Milano, 29 giu. (askanews) – Un balzo nel cielo più blu, osservando la meraviglia della laguna veneta, affacciati alla “terrazza” più esclusiva del mondo, un piccolo autogiro (ultraleggero a metà tra aereo ed elicottero) che vola là dove nessuno ha mai osato farlo prima: 8.399 metri (27.556 piedi), la quota solcata normalmente dai jet di linea ma che, per una volta, è diventata il regno incontrastato del velivolo e della sua pilota, l’astrofisica italiana Donatella Ricci che, dall’8 novembre 2015, è la detentrice del record mondiale assoluto di quota con questo apparecchio. Un primato tutto “made in Italy”.
Donatella – che alterna il suo lavoro nel program office degli elicotteri Nh90 in Leonardo-Finmeccanica a Venezia con l’impegno di istruttrice di volo all’Università del Vds, club “Papere vagabonde” di Caposile, vicino a Jesolo – ha raccontato la sua avventura in un bel libro, “Il record di volo in autogiro: 8.399 metri sopra il cielo”, edito da Mursia (107 pagg.), scritto con lo stesso entusiasmo e la passione che hanno contraddistinto l’autrice nella sua maniacale e difficile preparazione del volo da record, durata 11 mesi.

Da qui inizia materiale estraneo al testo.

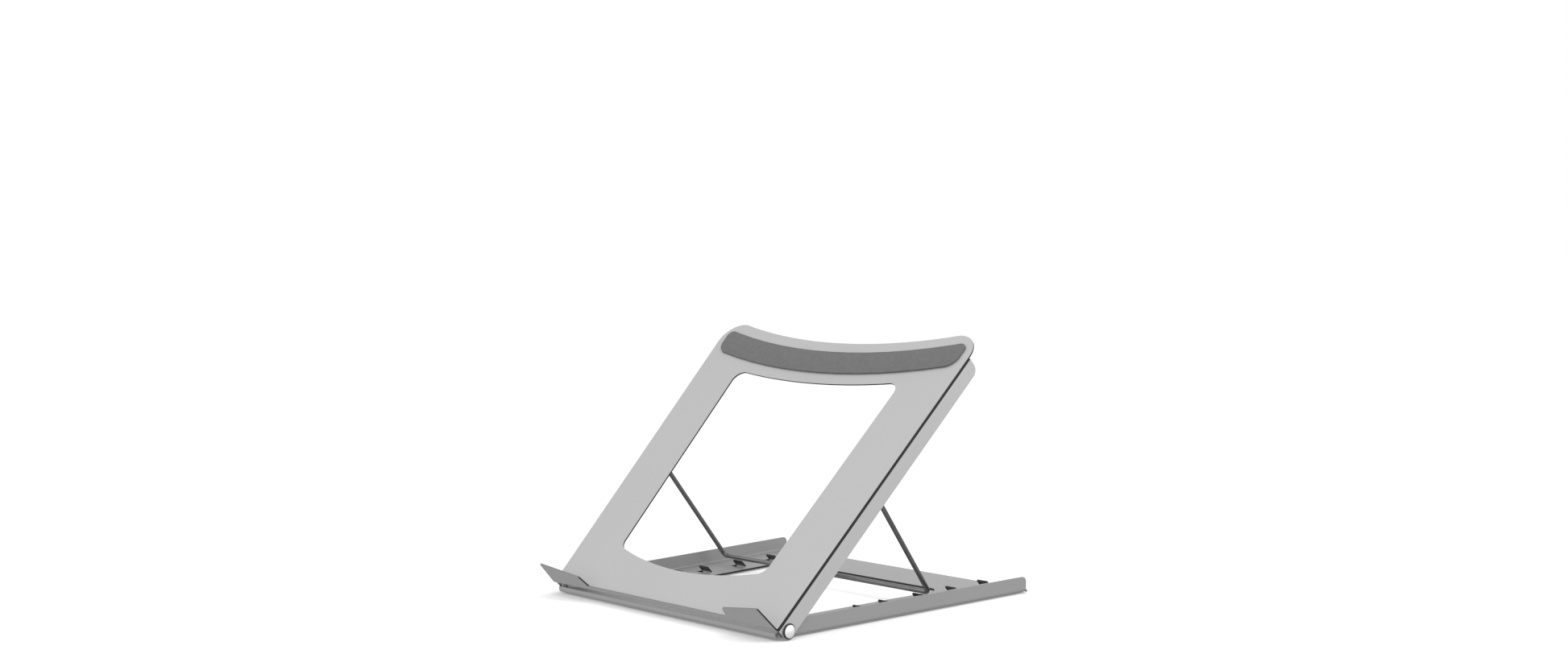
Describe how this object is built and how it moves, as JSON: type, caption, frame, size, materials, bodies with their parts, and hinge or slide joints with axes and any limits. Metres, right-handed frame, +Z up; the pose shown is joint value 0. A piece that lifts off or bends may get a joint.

Un libro da leggere tutto d’un fiato che ti conquista fino a proiettarti nella cabina assieme alla pilota, lottando con lei mentre arranca, metro dopo metro, in cerca di quel record che, nel 1931, è appartenuto anche all’icona delle donne aviatrici, Amelia Earhart (“soli” 5.613 metri). Una rincorsa metodica e centellinata; una storia di grandi gioie e piccole delusioni, vittorie e sconfitte, tentativi ed esperimenti. Sopra ogni cosa, però, una storia di caparbietà e determinazione, per trasformare, passo dopo passo, il sogno in realtà.
Dalla lotta contro la burocrazia, alla ricerca della dieta perfetta e delle modifiche necessarie per alleggerire se stessa e l’autogiro, un Magni M16 standard di fabbricazione italiana, per guadagnare qualche metro in più, fino alla battaglia contro la solitudine, il vento e il freddo rigido dell’alta quota (-48°) che hanno messo a dura prova tanto Donatella Ricci quanto gli strumenti e i comandi dello stesso autogiro, per concludere con quel grido liberatorio urlato per radio sul tetto del mondo: “Ce l’ho fatta. Sono a 27.500 piedi”.
“Ho imparato che ognuno è artefice della propria strada – scrive l’autrice – ciò che troppe volte ci appare impossibile è spesso solo bloccato dalla nostra stessa mente. Siamo noi che, a piccoli passi, con costanza e con preparazione, possiamo cercare di salire in alto, raggiungere il nostro sogno e, perché no, cercare di volare più vicino alle stelle”.
Il libro è dedicato ai piloti collaudatori Pietro Venanzi ed Herb Moran, colleghi di Donatella Ricci in Leonardo-Finmeccanica morti in un incidente di volo, mentre la prefazione del libro è firmata dall’astronauta italiana dell’Esa e ufficiale pilota dell’Aeronautica militare, Samantha Cristoforetti, amica personale e ispiratrice dell’autrice.